San Fran Seeks Smoking Ban—But Not for Pot
A new bill would ban tobacco, but not medical marijuana, from public events on city-owned property.
San Francisco is aiming to crack down on smoking in public. A new bill would ban tobacco at all outdoor events like street fairs and concerts on city property—but medical marijuana would still be allowed. "This is another step forward to protect the public's health from the dangers of second-hand smoke," says supervisor Eric Mar, who proposed the bill. He adds that 73,000 non-smokers die every year from second-hand smoke. "It's a critical public health danger with no safe level of exposure." However, he feels the rule shouldn't apply to medical marijuana smokers. "My hope is that people wouldn't light up at community festivals," Mar explains, "but if it's something medical and prescribed by a doctor, that should be permitted." That wouldn’t mean toking anywhere is allowed, though; in San Francisco, smoking marijuana is already banned in public parks. If passed, the bill would require event organizers to post signs and enforce the smoke-free rule, as additional law enforcement resources aren't provided for.

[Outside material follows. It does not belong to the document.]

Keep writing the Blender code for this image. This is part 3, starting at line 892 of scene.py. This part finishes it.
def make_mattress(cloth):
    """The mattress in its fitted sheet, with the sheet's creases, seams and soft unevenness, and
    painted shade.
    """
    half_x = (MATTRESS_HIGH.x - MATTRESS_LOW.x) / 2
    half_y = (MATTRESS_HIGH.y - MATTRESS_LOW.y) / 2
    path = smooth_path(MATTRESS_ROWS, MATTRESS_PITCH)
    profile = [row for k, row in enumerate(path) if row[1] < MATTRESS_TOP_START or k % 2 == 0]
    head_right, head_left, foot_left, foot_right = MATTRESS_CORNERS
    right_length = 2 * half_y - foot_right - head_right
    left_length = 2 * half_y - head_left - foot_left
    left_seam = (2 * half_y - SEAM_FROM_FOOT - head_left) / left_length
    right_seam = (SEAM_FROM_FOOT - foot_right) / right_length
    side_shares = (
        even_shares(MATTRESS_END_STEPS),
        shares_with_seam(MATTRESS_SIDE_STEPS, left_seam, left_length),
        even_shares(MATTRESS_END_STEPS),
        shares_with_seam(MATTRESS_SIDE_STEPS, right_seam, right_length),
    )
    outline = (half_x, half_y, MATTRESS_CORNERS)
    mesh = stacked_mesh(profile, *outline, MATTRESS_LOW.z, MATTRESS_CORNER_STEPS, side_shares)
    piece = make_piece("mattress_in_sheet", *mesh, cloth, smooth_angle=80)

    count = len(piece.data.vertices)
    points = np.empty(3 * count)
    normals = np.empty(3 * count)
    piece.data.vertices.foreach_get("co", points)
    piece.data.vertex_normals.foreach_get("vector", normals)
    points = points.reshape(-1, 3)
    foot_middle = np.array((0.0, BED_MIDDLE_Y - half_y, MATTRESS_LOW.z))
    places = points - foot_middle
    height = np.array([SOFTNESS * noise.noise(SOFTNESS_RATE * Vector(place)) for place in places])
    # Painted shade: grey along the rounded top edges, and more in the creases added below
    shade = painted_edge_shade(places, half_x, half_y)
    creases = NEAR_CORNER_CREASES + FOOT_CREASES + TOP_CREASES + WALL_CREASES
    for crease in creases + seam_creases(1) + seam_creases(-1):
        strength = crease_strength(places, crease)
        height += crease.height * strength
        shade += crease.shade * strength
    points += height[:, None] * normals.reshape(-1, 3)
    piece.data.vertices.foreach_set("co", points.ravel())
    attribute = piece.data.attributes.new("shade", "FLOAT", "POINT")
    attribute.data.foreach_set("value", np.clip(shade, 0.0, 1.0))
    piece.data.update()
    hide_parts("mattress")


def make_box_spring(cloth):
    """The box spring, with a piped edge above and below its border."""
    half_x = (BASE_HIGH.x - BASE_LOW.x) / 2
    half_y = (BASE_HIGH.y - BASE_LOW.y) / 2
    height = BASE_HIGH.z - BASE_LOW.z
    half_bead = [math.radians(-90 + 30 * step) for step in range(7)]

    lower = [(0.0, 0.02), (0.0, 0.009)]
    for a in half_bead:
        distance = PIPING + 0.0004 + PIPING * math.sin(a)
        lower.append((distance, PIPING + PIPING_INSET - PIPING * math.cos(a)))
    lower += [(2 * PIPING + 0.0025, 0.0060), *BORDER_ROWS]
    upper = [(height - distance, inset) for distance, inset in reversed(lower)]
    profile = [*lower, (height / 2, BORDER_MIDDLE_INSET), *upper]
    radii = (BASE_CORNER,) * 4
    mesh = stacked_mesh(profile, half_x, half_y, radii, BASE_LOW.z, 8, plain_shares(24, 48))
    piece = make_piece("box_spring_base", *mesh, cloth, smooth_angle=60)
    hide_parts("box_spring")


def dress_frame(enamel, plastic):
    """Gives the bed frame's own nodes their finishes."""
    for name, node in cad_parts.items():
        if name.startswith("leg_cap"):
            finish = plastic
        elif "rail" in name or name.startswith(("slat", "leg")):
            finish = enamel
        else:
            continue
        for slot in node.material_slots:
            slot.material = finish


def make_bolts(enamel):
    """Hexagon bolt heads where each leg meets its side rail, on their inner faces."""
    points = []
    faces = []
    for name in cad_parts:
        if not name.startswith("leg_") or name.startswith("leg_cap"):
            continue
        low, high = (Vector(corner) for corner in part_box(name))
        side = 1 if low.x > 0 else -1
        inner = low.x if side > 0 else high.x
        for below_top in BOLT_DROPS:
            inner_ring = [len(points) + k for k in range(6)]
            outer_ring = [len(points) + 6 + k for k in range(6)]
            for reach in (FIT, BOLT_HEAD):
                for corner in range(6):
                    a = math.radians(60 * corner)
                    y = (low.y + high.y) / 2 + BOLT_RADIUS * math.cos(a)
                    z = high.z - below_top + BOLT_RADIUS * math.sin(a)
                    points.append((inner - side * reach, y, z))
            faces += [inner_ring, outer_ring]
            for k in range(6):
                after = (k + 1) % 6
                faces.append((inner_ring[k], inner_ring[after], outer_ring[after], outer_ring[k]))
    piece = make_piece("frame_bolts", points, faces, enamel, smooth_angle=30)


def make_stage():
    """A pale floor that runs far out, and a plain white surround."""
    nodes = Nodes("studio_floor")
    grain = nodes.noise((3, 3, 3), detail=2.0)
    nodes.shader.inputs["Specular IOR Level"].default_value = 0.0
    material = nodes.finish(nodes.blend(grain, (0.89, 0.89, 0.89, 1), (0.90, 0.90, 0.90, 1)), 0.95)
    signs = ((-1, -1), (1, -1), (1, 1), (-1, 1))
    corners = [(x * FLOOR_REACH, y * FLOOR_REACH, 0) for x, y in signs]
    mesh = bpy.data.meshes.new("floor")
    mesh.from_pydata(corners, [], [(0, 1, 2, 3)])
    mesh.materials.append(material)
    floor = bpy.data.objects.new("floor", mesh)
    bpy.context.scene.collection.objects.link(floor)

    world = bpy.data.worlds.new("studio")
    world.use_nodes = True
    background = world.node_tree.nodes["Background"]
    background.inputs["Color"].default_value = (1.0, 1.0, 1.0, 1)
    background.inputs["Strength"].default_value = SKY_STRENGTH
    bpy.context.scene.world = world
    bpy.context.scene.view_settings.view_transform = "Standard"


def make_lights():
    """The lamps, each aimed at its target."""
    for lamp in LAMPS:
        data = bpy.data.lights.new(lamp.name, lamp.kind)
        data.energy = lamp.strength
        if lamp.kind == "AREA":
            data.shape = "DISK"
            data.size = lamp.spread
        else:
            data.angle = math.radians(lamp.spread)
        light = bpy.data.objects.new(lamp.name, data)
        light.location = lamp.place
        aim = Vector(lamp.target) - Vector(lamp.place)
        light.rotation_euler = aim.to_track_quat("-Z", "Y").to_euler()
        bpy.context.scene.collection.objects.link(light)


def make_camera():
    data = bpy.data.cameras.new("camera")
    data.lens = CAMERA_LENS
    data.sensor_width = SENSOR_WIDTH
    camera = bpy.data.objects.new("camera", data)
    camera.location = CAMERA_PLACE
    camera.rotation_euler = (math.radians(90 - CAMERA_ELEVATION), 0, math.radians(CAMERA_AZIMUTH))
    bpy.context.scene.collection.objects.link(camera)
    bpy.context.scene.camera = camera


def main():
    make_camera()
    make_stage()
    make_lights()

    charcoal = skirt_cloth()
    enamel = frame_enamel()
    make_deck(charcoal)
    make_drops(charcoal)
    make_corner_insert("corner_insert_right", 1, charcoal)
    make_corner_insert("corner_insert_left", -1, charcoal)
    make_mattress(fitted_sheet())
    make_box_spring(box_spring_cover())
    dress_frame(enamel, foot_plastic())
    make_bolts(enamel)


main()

Naturally, plenty of smokers are displeased about the prospect of yet another tobacco ban, and some challenge the accuracy of the science that the bill is based on. "Most people simply don't live long enough to die from secondhand smoke exposure," declares an article on PolicyMic.com. But many San Franciscans seem to support the proposal. "As the community norms are changing, people are expecting that all these things are non-smoking, so they become incensed when they find out there is no law to protect them," Serena Chen, a director of policy for the American Lung Association in California, tells The Fix. As you'd expect, many anti-smoking advocates welcome the proposed ban as a step in the right direction, but regret that it would exclude medical marijuana. Under California's Prop 65, you have to post a warning to alert people if they're being exposed to certain carcinogens. "I think that every city and its collected officials need to decide what their community wants or doesn't want," says Chen. "All I can say is what the facts are. The facts are that the state of California has listed marijuana smoke as a Prop 65 carcinogen." Still, advocates of the bill hope it will benefit the whole community and make events inclusive for everyone, whether they smoke or not. "Everybody has a right to breathe healthy, clean air," says Chen. "And no one has a right to pollute anybody else's air."